Exercise input:
********

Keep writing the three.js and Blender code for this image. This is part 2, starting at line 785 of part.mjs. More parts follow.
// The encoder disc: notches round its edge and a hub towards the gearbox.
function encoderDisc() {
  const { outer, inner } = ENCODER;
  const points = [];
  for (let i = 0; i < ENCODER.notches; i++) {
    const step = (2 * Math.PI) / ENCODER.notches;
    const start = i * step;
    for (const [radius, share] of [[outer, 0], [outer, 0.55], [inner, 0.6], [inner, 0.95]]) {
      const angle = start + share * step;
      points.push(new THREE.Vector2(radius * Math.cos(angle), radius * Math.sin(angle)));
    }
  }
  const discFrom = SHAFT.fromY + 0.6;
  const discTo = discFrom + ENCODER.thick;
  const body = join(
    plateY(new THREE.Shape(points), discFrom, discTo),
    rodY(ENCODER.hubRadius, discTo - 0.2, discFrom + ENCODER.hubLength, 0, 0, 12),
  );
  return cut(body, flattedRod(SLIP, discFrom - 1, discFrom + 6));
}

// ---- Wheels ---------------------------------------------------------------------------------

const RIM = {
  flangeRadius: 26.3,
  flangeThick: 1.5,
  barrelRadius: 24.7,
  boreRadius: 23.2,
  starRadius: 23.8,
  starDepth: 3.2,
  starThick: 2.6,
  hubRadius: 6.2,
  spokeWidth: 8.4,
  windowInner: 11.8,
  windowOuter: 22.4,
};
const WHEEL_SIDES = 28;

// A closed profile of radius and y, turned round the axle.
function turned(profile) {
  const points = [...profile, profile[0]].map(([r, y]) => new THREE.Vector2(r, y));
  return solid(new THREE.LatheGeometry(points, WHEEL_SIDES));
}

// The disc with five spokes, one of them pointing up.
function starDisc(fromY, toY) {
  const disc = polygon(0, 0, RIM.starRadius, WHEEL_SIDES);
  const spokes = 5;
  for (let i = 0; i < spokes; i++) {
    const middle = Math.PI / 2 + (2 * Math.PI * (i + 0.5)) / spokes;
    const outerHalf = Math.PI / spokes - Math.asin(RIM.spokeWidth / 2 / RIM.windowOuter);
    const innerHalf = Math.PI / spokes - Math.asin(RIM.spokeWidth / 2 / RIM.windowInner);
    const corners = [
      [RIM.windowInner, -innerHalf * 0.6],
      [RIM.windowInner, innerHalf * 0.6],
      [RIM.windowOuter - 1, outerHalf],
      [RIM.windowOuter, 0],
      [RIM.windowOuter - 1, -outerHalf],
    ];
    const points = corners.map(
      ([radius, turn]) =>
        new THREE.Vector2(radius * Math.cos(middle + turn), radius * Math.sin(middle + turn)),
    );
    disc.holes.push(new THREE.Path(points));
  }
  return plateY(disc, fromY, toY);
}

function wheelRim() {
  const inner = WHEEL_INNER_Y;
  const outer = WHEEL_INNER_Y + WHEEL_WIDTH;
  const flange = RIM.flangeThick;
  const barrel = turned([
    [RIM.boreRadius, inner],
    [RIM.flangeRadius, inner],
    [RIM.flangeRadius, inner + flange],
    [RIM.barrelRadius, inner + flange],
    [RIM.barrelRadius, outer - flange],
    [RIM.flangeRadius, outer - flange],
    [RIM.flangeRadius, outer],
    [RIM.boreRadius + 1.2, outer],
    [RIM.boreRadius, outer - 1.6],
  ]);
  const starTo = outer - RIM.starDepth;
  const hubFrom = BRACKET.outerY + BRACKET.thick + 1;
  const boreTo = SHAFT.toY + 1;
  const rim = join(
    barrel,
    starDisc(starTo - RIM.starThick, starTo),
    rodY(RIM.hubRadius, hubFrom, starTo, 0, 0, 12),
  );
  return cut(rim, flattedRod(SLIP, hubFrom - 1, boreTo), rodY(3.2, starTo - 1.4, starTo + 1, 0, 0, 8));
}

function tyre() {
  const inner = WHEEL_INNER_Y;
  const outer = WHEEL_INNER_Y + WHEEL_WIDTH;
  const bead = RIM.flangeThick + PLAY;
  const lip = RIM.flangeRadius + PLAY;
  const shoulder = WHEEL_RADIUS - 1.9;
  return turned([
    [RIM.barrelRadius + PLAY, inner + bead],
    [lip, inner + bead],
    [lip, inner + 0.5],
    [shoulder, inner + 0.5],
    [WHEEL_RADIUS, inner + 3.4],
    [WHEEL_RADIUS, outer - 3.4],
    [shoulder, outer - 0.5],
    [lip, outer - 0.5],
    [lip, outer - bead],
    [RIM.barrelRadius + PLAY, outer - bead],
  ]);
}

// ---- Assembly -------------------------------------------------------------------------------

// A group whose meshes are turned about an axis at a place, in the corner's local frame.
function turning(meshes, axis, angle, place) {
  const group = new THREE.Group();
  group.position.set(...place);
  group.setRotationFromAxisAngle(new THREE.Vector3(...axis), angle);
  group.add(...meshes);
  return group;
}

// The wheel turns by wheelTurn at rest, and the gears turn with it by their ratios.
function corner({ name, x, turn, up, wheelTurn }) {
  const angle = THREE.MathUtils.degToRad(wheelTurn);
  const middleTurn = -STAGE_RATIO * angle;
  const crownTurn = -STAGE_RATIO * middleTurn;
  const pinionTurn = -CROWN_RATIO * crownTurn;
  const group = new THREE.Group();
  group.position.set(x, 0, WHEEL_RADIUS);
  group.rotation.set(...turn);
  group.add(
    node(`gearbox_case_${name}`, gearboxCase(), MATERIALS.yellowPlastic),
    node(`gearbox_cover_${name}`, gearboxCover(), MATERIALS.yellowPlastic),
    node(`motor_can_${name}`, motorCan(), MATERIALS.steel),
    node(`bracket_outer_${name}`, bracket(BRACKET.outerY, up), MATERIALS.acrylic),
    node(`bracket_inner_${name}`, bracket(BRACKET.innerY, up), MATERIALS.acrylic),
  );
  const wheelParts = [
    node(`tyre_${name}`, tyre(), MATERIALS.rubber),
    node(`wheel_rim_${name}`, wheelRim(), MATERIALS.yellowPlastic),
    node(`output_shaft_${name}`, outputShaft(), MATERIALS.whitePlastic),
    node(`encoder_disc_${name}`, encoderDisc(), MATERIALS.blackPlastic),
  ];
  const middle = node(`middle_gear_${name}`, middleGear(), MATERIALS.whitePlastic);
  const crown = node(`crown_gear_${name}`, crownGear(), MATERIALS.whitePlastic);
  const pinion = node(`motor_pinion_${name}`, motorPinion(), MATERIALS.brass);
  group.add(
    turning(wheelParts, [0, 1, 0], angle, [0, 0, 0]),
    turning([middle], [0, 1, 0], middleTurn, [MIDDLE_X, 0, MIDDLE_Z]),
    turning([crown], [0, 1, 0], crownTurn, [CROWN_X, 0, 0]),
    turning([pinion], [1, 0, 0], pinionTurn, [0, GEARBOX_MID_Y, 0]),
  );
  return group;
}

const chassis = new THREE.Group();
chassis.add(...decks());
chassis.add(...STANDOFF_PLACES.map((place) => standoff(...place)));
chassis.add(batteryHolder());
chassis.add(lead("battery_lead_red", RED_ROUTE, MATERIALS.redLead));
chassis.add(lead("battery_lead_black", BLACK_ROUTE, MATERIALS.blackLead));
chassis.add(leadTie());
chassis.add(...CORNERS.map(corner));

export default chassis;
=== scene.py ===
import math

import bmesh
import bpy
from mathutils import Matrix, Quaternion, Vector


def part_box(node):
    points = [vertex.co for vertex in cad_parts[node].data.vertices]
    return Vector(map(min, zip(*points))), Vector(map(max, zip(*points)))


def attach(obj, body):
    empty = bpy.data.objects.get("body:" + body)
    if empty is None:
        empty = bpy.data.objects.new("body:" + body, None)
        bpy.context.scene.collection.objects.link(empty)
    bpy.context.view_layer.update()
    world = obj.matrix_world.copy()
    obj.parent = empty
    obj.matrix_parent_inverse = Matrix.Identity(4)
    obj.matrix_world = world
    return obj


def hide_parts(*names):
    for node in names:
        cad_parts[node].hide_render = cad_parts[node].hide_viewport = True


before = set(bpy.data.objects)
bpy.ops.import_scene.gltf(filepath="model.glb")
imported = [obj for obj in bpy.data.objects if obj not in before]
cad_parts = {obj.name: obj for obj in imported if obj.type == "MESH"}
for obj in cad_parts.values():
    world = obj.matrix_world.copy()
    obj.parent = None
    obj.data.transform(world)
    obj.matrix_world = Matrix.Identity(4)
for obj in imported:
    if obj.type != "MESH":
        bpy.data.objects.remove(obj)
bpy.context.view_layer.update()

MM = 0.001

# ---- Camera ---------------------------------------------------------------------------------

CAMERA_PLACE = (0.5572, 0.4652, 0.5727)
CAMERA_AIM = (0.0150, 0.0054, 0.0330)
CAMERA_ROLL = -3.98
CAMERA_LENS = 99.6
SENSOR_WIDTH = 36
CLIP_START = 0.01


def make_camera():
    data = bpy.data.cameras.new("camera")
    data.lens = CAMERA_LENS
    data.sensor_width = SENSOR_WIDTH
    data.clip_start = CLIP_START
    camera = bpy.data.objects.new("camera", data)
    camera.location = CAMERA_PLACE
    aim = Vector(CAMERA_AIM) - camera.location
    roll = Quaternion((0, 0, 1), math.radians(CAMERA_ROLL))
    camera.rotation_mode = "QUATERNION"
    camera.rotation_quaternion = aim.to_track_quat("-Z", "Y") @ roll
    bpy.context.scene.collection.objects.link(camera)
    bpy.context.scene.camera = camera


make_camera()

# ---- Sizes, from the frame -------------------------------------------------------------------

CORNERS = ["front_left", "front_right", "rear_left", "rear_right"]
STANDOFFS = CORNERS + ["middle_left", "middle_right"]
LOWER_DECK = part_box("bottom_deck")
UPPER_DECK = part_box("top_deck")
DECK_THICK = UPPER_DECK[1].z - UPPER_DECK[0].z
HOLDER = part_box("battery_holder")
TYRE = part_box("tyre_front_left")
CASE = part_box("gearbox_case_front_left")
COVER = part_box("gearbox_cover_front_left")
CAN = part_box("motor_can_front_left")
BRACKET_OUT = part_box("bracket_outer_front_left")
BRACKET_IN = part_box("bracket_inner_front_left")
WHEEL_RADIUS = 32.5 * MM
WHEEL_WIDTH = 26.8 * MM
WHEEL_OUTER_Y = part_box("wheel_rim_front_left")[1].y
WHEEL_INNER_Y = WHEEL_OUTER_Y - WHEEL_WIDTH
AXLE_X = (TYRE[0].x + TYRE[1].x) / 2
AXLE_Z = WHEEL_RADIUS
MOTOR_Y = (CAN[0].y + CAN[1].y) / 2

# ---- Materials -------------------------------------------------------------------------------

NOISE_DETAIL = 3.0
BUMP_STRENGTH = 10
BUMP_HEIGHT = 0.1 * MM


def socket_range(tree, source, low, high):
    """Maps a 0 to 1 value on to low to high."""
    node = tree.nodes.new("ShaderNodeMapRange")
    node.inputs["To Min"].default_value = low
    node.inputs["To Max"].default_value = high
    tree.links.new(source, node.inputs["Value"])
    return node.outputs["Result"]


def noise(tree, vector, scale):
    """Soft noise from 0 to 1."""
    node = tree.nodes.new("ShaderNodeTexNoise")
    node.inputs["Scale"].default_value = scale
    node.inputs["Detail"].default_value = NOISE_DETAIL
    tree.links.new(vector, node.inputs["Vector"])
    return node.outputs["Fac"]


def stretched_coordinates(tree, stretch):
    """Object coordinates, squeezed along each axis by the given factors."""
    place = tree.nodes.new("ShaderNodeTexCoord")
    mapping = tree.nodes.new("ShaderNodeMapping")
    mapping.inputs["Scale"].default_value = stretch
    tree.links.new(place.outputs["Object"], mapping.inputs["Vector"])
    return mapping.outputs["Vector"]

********

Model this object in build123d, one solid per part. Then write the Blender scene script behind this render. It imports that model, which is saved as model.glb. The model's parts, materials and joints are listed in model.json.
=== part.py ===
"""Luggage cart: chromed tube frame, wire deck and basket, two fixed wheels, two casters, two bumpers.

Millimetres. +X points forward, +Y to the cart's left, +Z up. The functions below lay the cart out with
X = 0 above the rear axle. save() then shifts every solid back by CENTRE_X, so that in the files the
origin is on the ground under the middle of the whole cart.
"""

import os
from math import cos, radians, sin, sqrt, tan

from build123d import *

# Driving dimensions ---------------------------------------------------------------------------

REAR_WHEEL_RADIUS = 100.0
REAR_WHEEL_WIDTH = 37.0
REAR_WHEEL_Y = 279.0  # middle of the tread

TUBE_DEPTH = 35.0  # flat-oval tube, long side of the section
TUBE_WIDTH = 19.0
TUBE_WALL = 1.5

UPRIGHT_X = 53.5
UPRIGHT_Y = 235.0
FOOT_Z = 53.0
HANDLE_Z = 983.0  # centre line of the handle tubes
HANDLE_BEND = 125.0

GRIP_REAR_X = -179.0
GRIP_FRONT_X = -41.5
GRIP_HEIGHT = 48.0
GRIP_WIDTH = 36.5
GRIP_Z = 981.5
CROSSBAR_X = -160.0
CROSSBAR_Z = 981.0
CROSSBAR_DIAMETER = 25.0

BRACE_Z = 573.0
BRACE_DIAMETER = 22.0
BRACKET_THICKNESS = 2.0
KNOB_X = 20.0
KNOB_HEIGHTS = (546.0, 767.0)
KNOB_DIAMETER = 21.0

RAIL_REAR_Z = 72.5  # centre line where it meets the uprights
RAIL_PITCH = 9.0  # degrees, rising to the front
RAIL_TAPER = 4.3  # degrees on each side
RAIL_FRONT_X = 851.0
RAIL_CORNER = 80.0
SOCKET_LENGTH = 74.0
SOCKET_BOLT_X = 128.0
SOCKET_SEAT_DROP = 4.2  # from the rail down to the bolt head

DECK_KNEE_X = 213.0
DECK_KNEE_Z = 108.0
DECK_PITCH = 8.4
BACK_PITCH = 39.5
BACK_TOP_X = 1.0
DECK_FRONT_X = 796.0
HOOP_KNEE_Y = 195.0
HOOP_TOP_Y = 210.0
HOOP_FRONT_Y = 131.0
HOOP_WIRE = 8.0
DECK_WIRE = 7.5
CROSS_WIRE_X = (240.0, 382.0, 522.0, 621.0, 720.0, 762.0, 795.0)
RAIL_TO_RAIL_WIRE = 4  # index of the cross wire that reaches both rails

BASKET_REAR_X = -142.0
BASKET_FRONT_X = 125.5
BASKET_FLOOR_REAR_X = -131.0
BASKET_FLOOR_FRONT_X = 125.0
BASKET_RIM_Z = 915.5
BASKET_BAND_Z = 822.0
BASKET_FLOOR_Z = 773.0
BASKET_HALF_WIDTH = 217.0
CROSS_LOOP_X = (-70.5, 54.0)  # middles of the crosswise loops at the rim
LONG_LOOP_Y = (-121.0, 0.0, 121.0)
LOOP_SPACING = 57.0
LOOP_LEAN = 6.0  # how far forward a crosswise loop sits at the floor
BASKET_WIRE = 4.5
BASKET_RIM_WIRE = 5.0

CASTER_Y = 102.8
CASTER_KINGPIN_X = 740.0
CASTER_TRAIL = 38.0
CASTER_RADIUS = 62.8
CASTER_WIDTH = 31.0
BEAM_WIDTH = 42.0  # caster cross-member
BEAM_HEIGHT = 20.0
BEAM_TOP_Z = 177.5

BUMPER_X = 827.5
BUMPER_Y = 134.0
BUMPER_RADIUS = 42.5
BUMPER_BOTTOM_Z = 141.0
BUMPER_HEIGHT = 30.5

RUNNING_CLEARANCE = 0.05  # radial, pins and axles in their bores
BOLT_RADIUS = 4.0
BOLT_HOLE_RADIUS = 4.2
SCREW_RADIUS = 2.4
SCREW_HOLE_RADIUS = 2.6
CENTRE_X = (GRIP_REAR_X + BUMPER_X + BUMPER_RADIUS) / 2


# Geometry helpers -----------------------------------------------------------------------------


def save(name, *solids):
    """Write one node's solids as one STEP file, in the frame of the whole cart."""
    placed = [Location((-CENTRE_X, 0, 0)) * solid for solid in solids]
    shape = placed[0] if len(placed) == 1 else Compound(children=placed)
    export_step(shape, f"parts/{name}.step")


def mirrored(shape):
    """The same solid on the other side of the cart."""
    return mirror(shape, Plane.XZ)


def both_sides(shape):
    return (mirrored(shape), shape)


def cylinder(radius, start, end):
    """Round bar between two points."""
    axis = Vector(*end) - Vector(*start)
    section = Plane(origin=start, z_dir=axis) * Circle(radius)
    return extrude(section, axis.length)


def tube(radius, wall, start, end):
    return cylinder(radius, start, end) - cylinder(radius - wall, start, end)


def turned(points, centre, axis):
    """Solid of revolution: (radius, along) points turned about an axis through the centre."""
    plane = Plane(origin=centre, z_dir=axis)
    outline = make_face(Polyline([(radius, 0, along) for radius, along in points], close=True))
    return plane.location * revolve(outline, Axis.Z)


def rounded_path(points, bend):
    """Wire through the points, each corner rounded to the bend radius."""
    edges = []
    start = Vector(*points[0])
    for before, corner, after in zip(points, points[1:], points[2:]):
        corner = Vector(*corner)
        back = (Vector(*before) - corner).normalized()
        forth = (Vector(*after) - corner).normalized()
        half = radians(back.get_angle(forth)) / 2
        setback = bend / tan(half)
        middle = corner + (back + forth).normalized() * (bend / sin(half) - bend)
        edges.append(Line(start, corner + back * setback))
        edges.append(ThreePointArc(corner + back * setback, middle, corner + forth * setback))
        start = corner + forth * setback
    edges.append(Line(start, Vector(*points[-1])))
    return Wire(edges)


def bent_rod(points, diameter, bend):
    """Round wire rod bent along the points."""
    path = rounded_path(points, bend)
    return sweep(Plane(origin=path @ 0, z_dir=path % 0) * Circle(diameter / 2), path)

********

The task:
Look back at the entries above. Retype the line with "const chassis = new THREE.Group();", the line with "# ---- Camera", and all lines in between.

The reply:
const chassis = new THREE.Group();
chassis.add(...decks());
chassis.add(...STANDOFF_PLACES.map((place) => standoff(...place)));
chassis.add(batteryHolder());
chassis.add(lead("battery_lead_red", RED_ROUTE, MATERIALS.redLead));
chassis.add(lead("battery_lead_black", BLACK_ROUTE, MATERIALS.blackLead));
chassis.add(leadTie());
chassis.add(...CORNERS.map(corner));

export default chassis;
=== scene.py ===
import math

import bmesh
import bpy
from mathutils import Matrix, Quaternion, Vector


def part_box(node):
    points = [vertex.co for vertex in cad_parts[node].data.vertices]
    return Vector(map(min, zip(*points))), Vector(map(max, zip(*points)))


def attach(obj, body):
    empty = bpy.data.objects.get("body:" + body)
    if empty is None:
        empty = bpy.data.objects.new("body:" + body, None)
        bpy.context.scene.collection.objects.link(empty)
    bpy.context.view_layer.update()
    world = obj.matrix_world.copy()
    obj.parent = empty
    obj.matrix_parent_inverse = Matrix.Identity(4)
    obj.matrix_world = world
    return obj


def hide_parts(*names):
    for node in names:
        cad_parts[node].hide_render = cad_parts[node].hide_viewport = True


before = set(bpy.data.objects)
bpy.ops.import_scene.gltf(filepath="model.glb")
imported = [obj for obj in bpy.data.objects if obj not in before]
cad_parts = {obj.name: obj for obj in imported if obj.type == "MESH"}
for obj in cad_parts.values():
    world = obj.matrix_world.copy()
    obj.parent = None
    obj.data.transform(world)
    obj.matrix_world = Matrix.Identity(4)
for obj in imported:
    if obj.type != "MESH":
        bpy.data.objects.remove(obj)
bpy.context.view_layer.update()

MM = 0.001

# ---- Camera ---------------------------------------------------------------------------------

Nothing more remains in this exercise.